Cassazione civile Sez. I sentenza n. 11012 del 12 maggio 2006

ECLI:IT:CASS:2006:11012CIV

Massima

Massima ufficiale
Il principio posto dall'art. 3 della legge n. 689 del 1981 (secondo il quale, per le violazioni amministrativamente sanzionate, è richiesta la coscienza e volontà della condotta attiva od omissiva, sia essa dolosa o colposa) postula una presunzione di colpa in ordine al fatto vietato a carico di colui che lo abbia commesso, non essendo necessaria la concreta dimostrazione del dolo o della colpa in capo all'agente, sul quale grava, pertanto, l'onere della dimostrazione di aver agito senza colpa.
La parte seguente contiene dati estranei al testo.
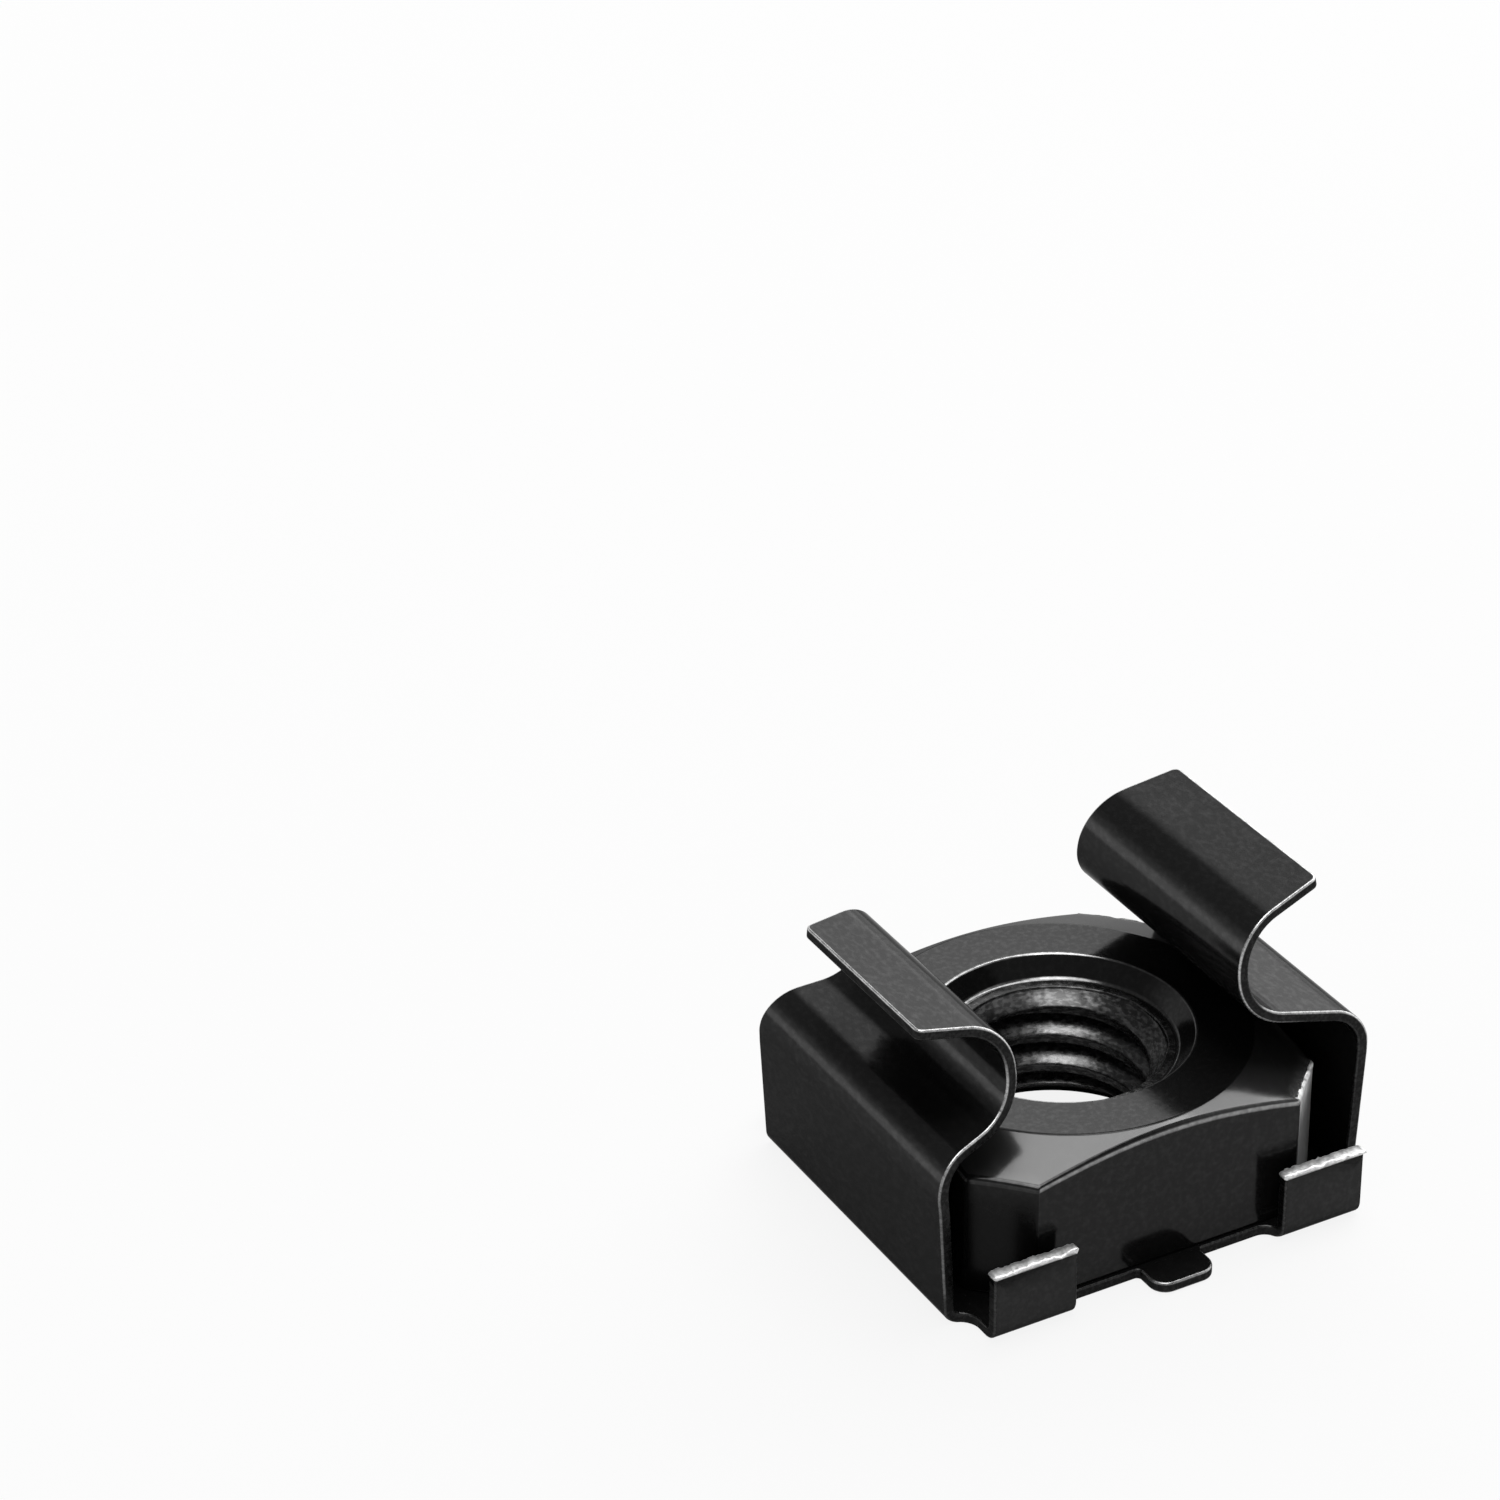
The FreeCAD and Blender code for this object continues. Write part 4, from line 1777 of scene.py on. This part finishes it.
            level = total.outputs[0]
        return level

    def room(self) -> None:
        """Surround the part with soft fill, and with what camera and gloss see."""
        world = bpy.data.worlds.new("studio")
        bpy.context.scene.world = world
        world.use_nodes = True
        tree = world.node_tree
        tree.nodes.clear()
        kind = "ShaderNodeBackground"
        soft = add_node(tree, kind, {"Color": linear(WHITE), "Strength": self.fill}).outputs[0]
        seen = {"Strength": self.reflected_level(tree)}
        gloss = add_node(tree, kind, {"Color": linear(WHITE)}, seen).outputs[0]
        white = add_node(tree, kind, {"Color": linear(WHITE), "Strength": 1.0}).outputs[0]
        direct, glossy = self.ray_kinds(tree)
        lit = add_node(
            tree, "ShaderNodeMixShader", None, {0: glossy, 1: soft, 2: gloss}
        ).outputs[0]
        shown = add_node(
            tree, "ShaderNodeMixShader", None, {0: direct, 1: lit, 2: white}
        ).outputs[0]
        add_node(tree, "ShaderNodeOutputWorld", None, {0: shown})

    def camera(self) -> None:
        """Set the camera at the photograph's place and angle."""
        data = bpy.data.cameras.new("camera")
        data.lens = self.lens
        data.sensor_width = self.sensor
        data.clip_start = self.nearest_mm * MM
        data.clip_end = self.farthest_mm * MM
        camera = bpy.data.objects.new("camera", data)
        axes = Matrix((self.right, [-v for v in self.down], [-v for v in self.forward])).transposed()
        camera.matrix_world = Matrix.Translation(Vector(self.camera_mm) * MM) @ axes.to_4x4()
        bpy.context.scene.collection.objects.link(camera)
        bpy.context.scene.camera = camera

    def build(self) -> None:
        """Set up floor, room, lamps and camera."""
        bpy.context.scene.view_settings.view_transform = "Standard"
        self.floor()
        self.room()
        for softbox in self.softboxes:
            softbox.build(Vector((0.0, 0.0, self.aim_mm * MM)))
        self.camera()


def main() -> None:
    """Build the pieces and the studio."""
    logging.basicConfig(level=logging.INFO, format="%(name)s: %(message)s")
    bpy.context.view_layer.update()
    for part in (SquareNut(), SpringCage()):
        piece = part.build()
        LOG.info("%s: %d faces", piece.name, len(piece.data.polygons))
    Studio().build()


if __name__ == "__main__":
    main()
L'esimente della buona fede, intesa come errore sulla liceità del fatto (applicabile anche in tema di illecito amministrativo disciplinato dalla citata legge n. 689 del 1991), assume, poi, rilievo solo in presenza di elementi positivi idonei ad ingenerare, nell'autore della violazione, il convincimento della liceità del suo operato, purchè tale errore sia incolpevole ed inevitabile, siccome determinato da un elemento positivo, idoneo ad indurlo in errore ed estraneo alla sua condotta, non ovviabile con ordinaria diligenza o prudenza. (Nella specie, la S.C. ha confermato la sentenza di merito che aveva ritenuto sussistente la scriminante della buona fede in capo ai proprietari di un terreno, che vi avevano costruito benchè sul terreno stesso insistesse un vincolo paesaggistico ambientale, in quanto era stata rilasciata loro concessione edilizia che di tale vincolo non faceva alcuna menzione).